Heilbrun then alludes to an assertion of Bertrand Russell, hardly an acknowledged expert on the family, that “outstanding” people are produced by unhappy families. Heilbrun reasonably acknowledges that we can’t make children wretched for the sake of their subsequent accomplishments. But she then plunges over a cliff of illogic by adding, “What we can do, but probably will not, is learn that the nuclear family, functioning in the `proper’ way, may well be designed to cause the maximum amount of misery to the most people.”

It is impossible to say how, exactly, she arrives at this trendily fatuous conclusion, but surely there will be many readers, raised properly and happily by their fathers and mothers, to dispute it.

Having cleared such obstacles in the early chapters, we eventually arrive where Heilbrun does much better–New York, with the slash and parry of literary life and the thunk of adjectives striking inflated reputations. Heilbrun zestfully describes Betty Friedan as a spiteful publicity seeker who grudges Steinem the attention of the media and blackens her name with innuendo.

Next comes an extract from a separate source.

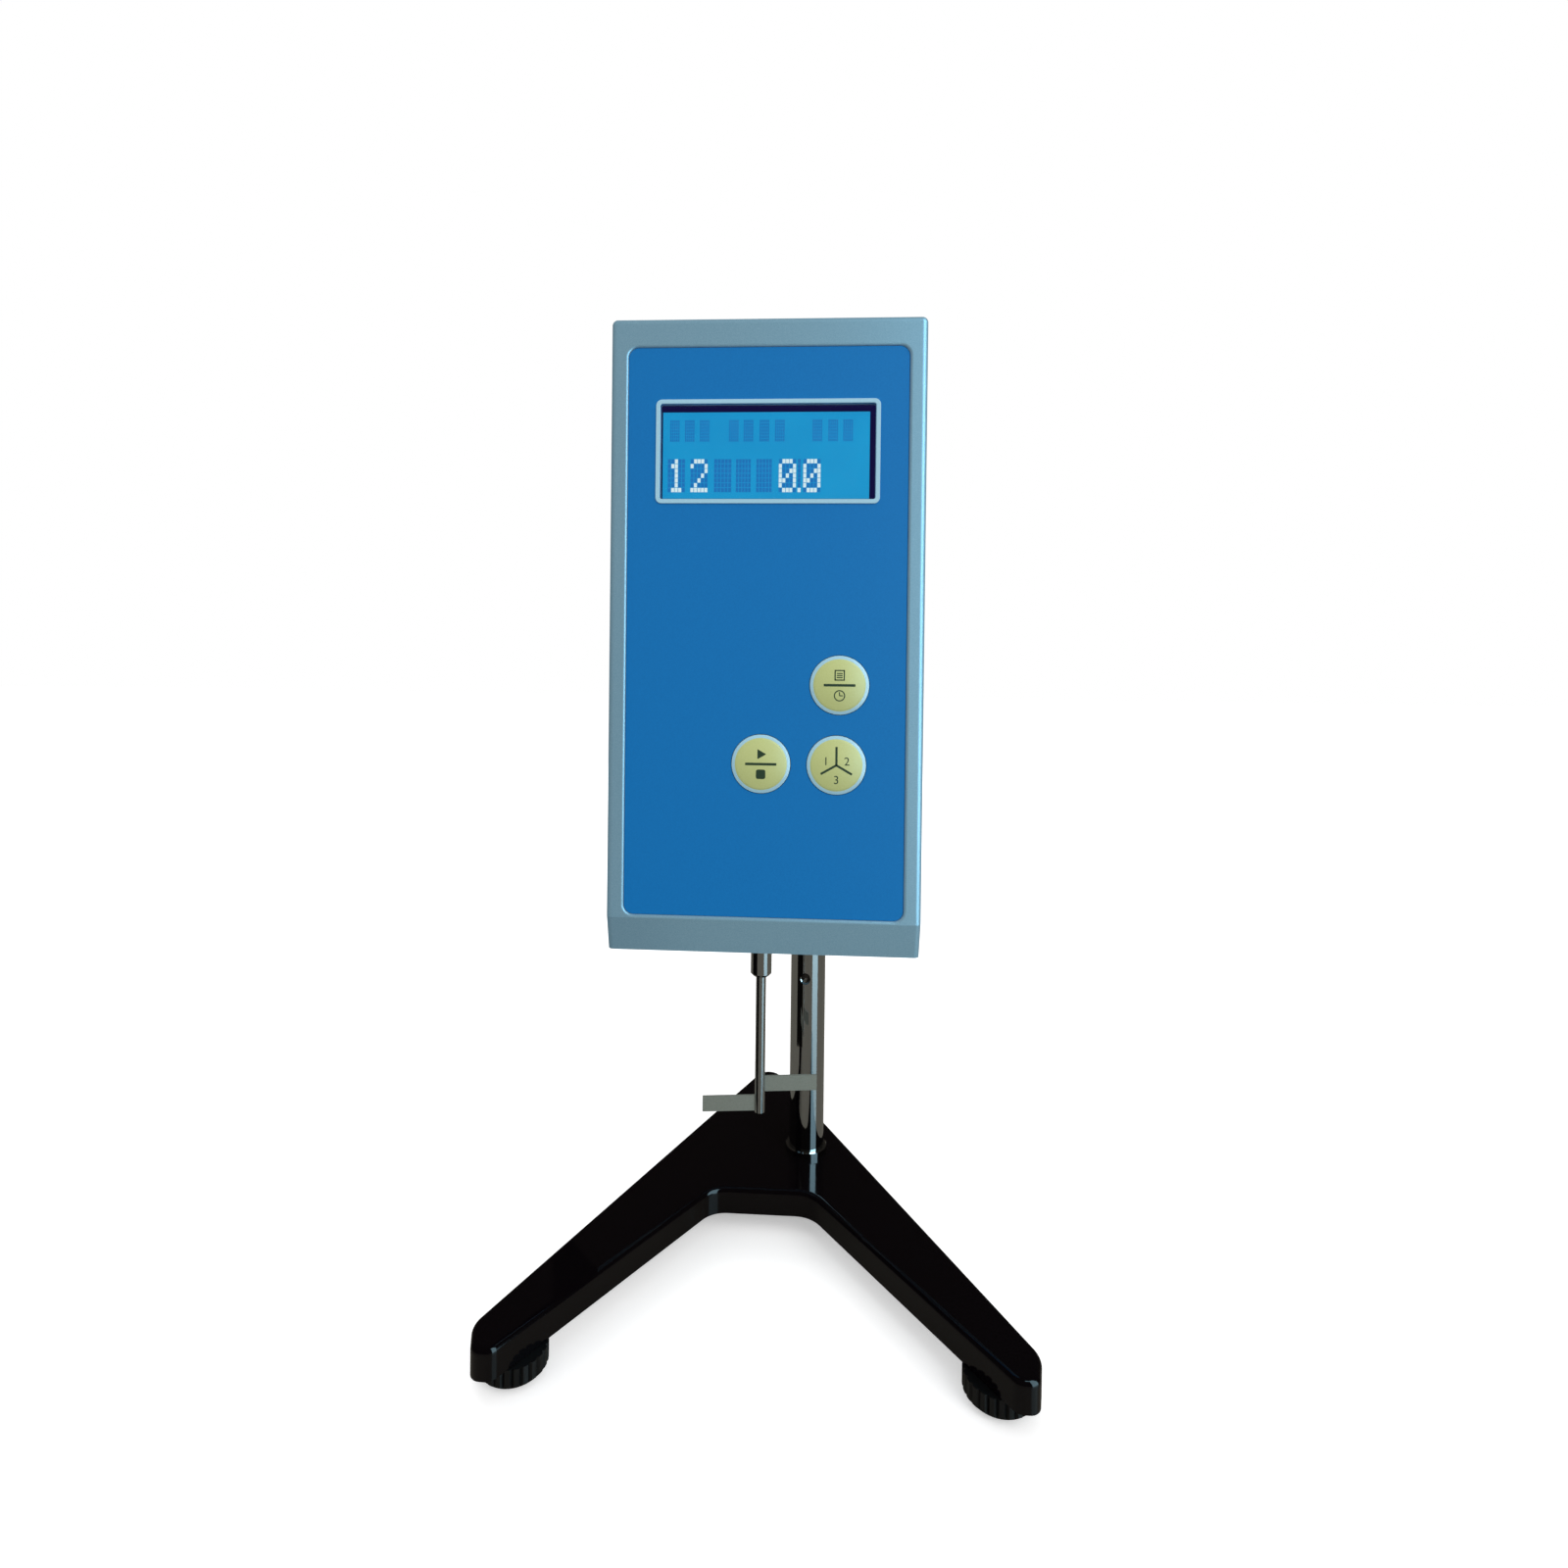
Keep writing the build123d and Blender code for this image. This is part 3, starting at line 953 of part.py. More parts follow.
for place, seat_z in zip(("lower", "upper"), bearing_seats):
    inner_race = SPINDLE_RADIUS + RUNNING + BEARING_RACE
    outer_race = BEARING_RADIUS - BEARING_OUTER_RACE
    with BuildPart() as bearing:
        turn_profile(
            [(SPINDLE_RADIUS + RUNNING, seat_z), (inner_race, seat_z), (inner_race, seat_z + BEARING_SHIELD),
             (outer_race, seat_z + BEARING_SHIELD), (outer_race, seat_z), (BEARING_RADIUS, seat_z),
             (BEARING_RADIUS, seat_z + BEARING_WIDTH), (outer_race, seat_z + BEARING_WIDTH),
             (outer_race, seat_z + BEARING_WIDTH - BEARING_SHIELD),
             (inner_race, seat_z + BEARING_WIDTH - BEARING_SHIELD),
             (inner_race, seat_z + BEARING_WIDTH), (SPINDLE_RADIUS + RUNNING, seat_z + BEARING_WIDTH)],
            SPINDLE_X, SPINDLE_Y)
    bearing.part.label = f"{place}_bearing"
    export_step(bearing.part, f"parts/{place}_bearing.step")

chuck_bottom = HEAD_BOTTOM - CHUCK_DROP
chuck_top = HEAD_BOTTOM + 1.5
chuck_middle = (chuck_bottom + chuck_top) / 2 + 1
with BuildPart() as spindle_chuck:
    turn_profile(
        [(PADDLE_SHAFT_RADIUS + SEAT, chuck_bottom), (CHUCK_RADIUS - CHUCK_CHAMFER, chuck_bottom),
         (CHUCK_RADIUS, chuck_bottom + CHUCK_CHAMFER), (CHUCK_RADIUS, chuck_top),
         (SPINDLE_RADIUS + SEAT, chuck_top),
         (SPINDLE_RADIUS + SEAT, chuck_middle), (PADDLE_SHAFT_RADIUS + SEAT, chuck_middle)],
        SPINDLE_X, SPINDLE_Y)
spindle_chuck.part.label = "spindle_chuck"
export_step(spindle_chuck.part, "parts/spindle_chuck.step")

with BuildPart() as spindle_shaft:
    turn_profile(
        [(0, chuck_middle + FREE), (SPINDLE_RADIUS, chuck_middle + FREE), (SPINDLE_RADIUS, spring_top + FREE),
         (0, spring_top + FREE)],
        SPINDLE_X, SPINDLE_Y)
spindle_shaft.part.label = "spindle_shaft"
export_step(spindle_shaft.part, "parts/spindle_shaft.step")

# Two slotted discs pass the optical sensors. Their lag behind each other is the spring's wind-up.
for place, disc_z, hub_low, hub_high, bore in (
        ("output", output_disc_z, housing_top + 0.6, output_disc_z, SPINDLE_RADIUS + SEAT),
        ("input", input_disc_z, input_disc_z + DISC_THICKNESS, hub_top, 0)):
    with BuildPart() as disc:
        with BuildSketch(Plane.XY.offset(disc_z)):
            with Locations((SPINDLE_X, SPINDLE_Y)):
                Circle(DISC_RADIUS)
                with PolarLocations(DISC_RADIUS - DISC_SLOT_INSET, DISC_SLOTS):
                    Rectangle(DISC_SLOT_LENGTH, DISC_SLOT_WIDTH, mode=Mode.SUBTRACT)
        extrude(amount=DISC_THICKNESS)
        with BuildSketch(Plane.XY.offset(hub_low)):
            with Locations((SPINDLE_X, SPINDLE_Y)):
                Circle(DISC_HUB_RADIUS)
        extrude(amount=hub_high - hub_low)
        if place == "output":
            with BuildSketch(Plane.XY.offset(hub_low)):
                with Locations((SPINDLE_X, SPINDLE_Y)):
                    Circle(bore)
            extrude(amount=disc_z + DISC_THICKNESS - hub_low, mode=Mode.SUBTRACT)
        else:
            # the peg that drives the spring's outer end, and the shaft up into the gearbox
            with BuildSketch(Plane.XY.offset(spring_bottom)):
                with Locations((SPINDLE_X + SPRING_OUTER_RADIUS + SPRING_PEG_RADIUS + SPRING_STRIP, SPINDLE_Y)):
                    Circle(SPRING_PEG_RADIUS)
            extrude(amount=disc_z - spring_bottom)
            with BuildSketch(Plane.XY.offset(hub_high)):
                with Locations((SPINDLE_X, SPINDLE_Y)):
                    Circle(SPINDLE_RADIUS)
            extrude(amount=shaft_end - hub_high)
    disc.part.label = f"{place}_disc"
    export_step(disc.part, f"parts/{place}_disc.step")


def half_turn(count, shift):
    """One half turn of the spiral, each on a centre of its own, moved outwards by shift."""
    growth = (SPRING_OUTER_RADIUS - spring_inner_radius) / SPRING_HALF_TURNS
    near = spring_inner_radius + growth * count + shift
    far = near + growth
    side = -1 if (SPRING_HALF_TURNS - count) % 2 else 1
    ThreePointArc((SPINDLE_X + side * near, SPINDLE_Y),
                  (SPINDLE_X + side * (near - far) / 2, SPINDLE_Y + side * (near + far) / 2),
                  (SPINDLE_X - side * far, SPINDLE_Y))


with BuildPart() as torque_spring:
    with BuildSketch(Plane.XY.offset(spring_bottom)):
        with BuildLine():
            for count in range(SPRING_HALF_TURNS):
                half_turn(count, 0)
                half_turn(count, SPRING_STRIP)
            start_side = -1 if SPRING_HALF_TURNS % 2 else 1
            Line((SPINDLE_X + start_side * spring_inner_radius, SPINDLE_Y),
                 (SPINDLE_X + start_side * (spring_inner_radius + SPRING_STRIP), SPINDLE_Y))
            Line((SPINDLE_X + SPRING_OUTER_RADIUS, SPINDLE_Y),
                 (SPINDLE_X + SPRING_OUTER_RADIUS + SPRING_STRIP, SPINDLE_Y))
        make_face()
    extrude(amount=SPRING_HEIGHT)
torque_spring.part.label = "torque_spring"
export_step(torque_spring.part, "parts/torque_spring.step")

with BuildPart() as gearmotor:
    turn_profile(
        [(SPINDLE_RADIUS + RUNNING, bracket_bottom), (GEARBOX_PILOT_RADIUS, bracket_bottom),
         (GEARBOX_PILOT_RADIUS, bracket_top), (GEARBOX_RADIUS, bracket_top), (GEARBOX_RADIUS, gearbox_top),
         (MOTOR_RADIUS, gearbox_top), (MOTOR_RADIUS, motor_top - END_CHAMFER),
         (MOTOR_RADIUS - END_CHAMFER, motor_top), (0, motor_top), (0, shaft_end + FREE),
         (SPINDLE_RADIUS + RUNNING, shaft_end + FREE)],
        SPINDLE_X, SPINDLE_Y)
gearmotor.part.label = "gearmotor"
export_step(gearmotor.part, "parts/gearmotor.step")

bracket_front = SPINDLE_Y - GEARBOX_RADIUS - 0.5
with BuildPart() as motor_bracket:
    with BuildSketch(Plane.XY.offset(bracket_bottom)):
        with Locations((SPINDLE_X, (bracket_front + CHASSIS_Y) / 2)):
            Rectangle(2 * GEARBOX_RADIUS + 6, CHASSIS_Y - bracket_front)
        with Locations((SPINDLE_X, SPINDLE_Y)):
            Circle(GEARBOX_PILOT_RADIUS + SEAT, mode=Mode.SUBTRACT)
    extrude(amount=MOTOR_BRACKET_THICKNESS)
    with BuildSketch(Plane.XY.offset(bracket_bottom)):
        with Locations((SPINDLE_X, CHASSIS_Y - MOTOR_BRACKET_THICKNESS / 2)):
            Rectangle(2 * GEARBOX_RADIUS + 6, MOTOR_BRACKET_THICKNESS)
    extrude(amount=MOTOR_BRACKET_RISE)
motor_bracket.part.label = "motor_bracket"
export_step(motor_bracket.part, "parts/motor_bracket.step")

fork_front = SPINDLE_Y + DISC_RADIUS - DISC_SLOT_INSET
fork_back = fork_front + FORK_DEPTH
sensor_top = hub_top + 2.0
sensor_bottom = output_disc_z - FORK_HEIGHT / 2
with BuildPart() as optical_sensors:
    for disc_z in (output_disc_z, input_disc_z):
        fork_z = disc_z + DISC_THICKNESS / 2
        with BuildSketch(Plane.YZ.offset(SPINDLE_X)):
            with Locations(((fork_front + fork_back) / 2, fork_z)):
                Rectangle(FORK_DEPTH, FORK_HEIGHT)
            with Locations((fork_front + FORK_SLOT_DEPTH / 2, fork_z)):
                Rectangle(FORK_SLOT_DEPTH, FORK_SLOT, mode=Mode.SUBTRACT)
        extrude(amount=FORK_WIDTH / 2, both=True)
optical_sensors.part.label = "optical_sensors"
export_step(optical_sensors.part, "parts/optical_sensors.step")

with BuildPart() as sensor_bracket:
    with BuildSketch(Plane.YZ.offset(SPINDLE_X)):
        with BuildLine():
            Polyline((fork_back, sensor_bottom), (fork_back + BRACKET_SHEET, sensor_bottom),
                     (fork_back + BRACKET_SHEET, sensor_top - BRACKET_SHEET),
                     (CHASSIS_Y - BRACKET_SHEET, sensor_top - BRACKET_SHEET),
                     (CHASSIS_Y - BRACKET_SHEET, sensor_bottom), (CHASSIS_Y, sensor_bottom),
                     (CHASSIS_Y, sensor_top), (fork_back, sensor_top), close=True)
        make_face()
    extrude(amount=FORK_WIDTH / 2 + 2, both=True)
sensor_bracket.part.label = "sensor_bracket"
export_step(sensor_bracket.part, "parts/sensor_bracket.step")

# The paddle: a thin shaft with one blade on each side, the right one higher by a pitch.
with BuildPart() as paddle_shaft:
    turn_profile(
        [(0, PADDLE_END), (PADDLE_SHAFT_RADIUS - 0.3, PADDLE_END), (PADDLE_SHAFT_RADIUS, PADDLE_END + 0.3),
         (PADDLE_SHAFT_RADIUS, chuck_middle - FREE), (0, chuck_middle - FREE)],
        SPINDLE_X, SPINDLE_Y)
paddle_shaft.part.label = "paddle_shaft"
export_step(paddle_shaft.part, "parts/paddle_shaft.step")

for place, side, rise in (("lower", -1, 0), ("upper", 1, BLADE_PITCH)):
    blade_bottom = PADDLE_END + BLADE_END_MARGIN + rise
    blade_length = PADDLE_WIDTH / 2 - PADDLE_SHAFT_RADIUS / 2
    turn = math.radians(PADDLE_TURN)
    blade_plane = Plane(origin=(SPINDLE_X, SPINDLE_Y, blade_bottom), x_dir=(math.cos(turn), math.sin(turn), 0))
    with BuildPart() as blade:
        with BuildSketch(blade_plane):
            with Locations((side * (PADDLE_WIDTH - blade_length) / 2, 0)):
                Rectangle(blade_length, BLADE_THICKNESS)
            Circle(PADDLE_SHAFT_RADIUS + SEAT, mode=Mode.SUBTRACT)
        extrude(amount=BLADE_HEIGHT)
    blade.part.label = f"paddle_blade_{place}"
    export_step(blade.part, f"parts/paddle_blade_{place}.step")
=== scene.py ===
import bpy
import math
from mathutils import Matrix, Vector


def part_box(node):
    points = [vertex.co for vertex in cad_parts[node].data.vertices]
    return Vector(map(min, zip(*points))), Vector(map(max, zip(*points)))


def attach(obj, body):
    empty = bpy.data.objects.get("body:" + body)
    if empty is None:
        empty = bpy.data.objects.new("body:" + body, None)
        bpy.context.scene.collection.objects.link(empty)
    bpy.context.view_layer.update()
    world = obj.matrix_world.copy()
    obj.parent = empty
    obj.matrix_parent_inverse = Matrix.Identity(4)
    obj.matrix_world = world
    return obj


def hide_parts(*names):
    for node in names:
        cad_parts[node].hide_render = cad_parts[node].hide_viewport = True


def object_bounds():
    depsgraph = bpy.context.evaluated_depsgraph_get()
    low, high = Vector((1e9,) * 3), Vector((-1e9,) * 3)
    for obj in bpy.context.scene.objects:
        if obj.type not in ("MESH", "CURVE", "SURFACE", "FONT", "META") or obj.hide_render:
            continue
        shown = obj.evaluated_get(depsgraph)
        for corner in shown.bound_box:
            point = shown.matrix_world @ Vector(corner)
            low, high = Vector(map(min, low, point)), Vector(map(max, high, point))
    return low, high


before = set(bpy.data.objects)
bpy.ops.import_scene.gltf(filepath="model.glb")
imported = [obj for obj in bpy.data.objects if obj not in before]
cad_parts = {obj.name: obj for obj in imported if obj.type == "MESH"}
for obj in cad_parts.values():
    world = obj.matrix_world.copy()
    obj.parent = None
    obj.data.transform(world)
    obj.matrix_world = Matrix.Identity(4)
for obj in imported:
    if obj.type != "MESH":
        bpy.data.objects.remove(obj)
cad_low, cad_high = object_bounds()
MM = 0.001

# ======== studio ========
# A white floor and a white surround, with three plain soft lamps. What the steel and the enamel mirror is a
# dark room with one tall window, made of cards that only reflections and the display's pane see.


def linear(code):
    """An sRGB hex colour as linear RGBA."""
    parts = [int(code[i:i + 2], 16) / 255 for i in (1, 3, 5)]
    return [p / 12.92 if p <= 0.04045 else ((p + 0.055) / 1.055) ** 2.4 for p in parts] + [1.0]


def add_node(tree, kind, inputs=None, **settings):
    """One shader node. Its inputs are values, or the output sockets that they are linked to."""
    node = tree.nodes.new(kind)
    for name, value in settings.items():
        setattr(node, name, value)
    for name, value in (inputs or {}).items():
        if isinstance(value, bpy.types.NodeSocket):
            tree.links.new(value, node.inputs[name])
        else:
            node.inputs[name].default_value = value
    return node


SURROUND_LIGHT = 0.72
FLOOR_SIDE = 12.0
FLOOR_SEEN, FLOOR_LIFT = 0.9, 0.4
FLOOR_BOUNCE = 0.38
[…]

Heilbrun is magnificent in her scorn, here and in describing the unhesitating sexism once displayed everywhere: from Harvard Law School, where Dean Irwin Griswold told women in the class of 1966 that they “were taking the place of men who would be breadwinners,” to Playboy Magazine, where Hugh Hefner memo-ed, “These chicks are our natural enemies . . . what we want is a devastating piece, a real expert, personal, demolition job.”

A tritely macho David Susskind, looks equally Neolithic, calling Steinem “boring and ridiculous” and adding, “I feel like hitting or kissing her–I can’t decide which.” All of which vividly reminds us that some progress has been made. This biography, by turns admirable and exasperating, lets us know how much of that progress was made by Steinem.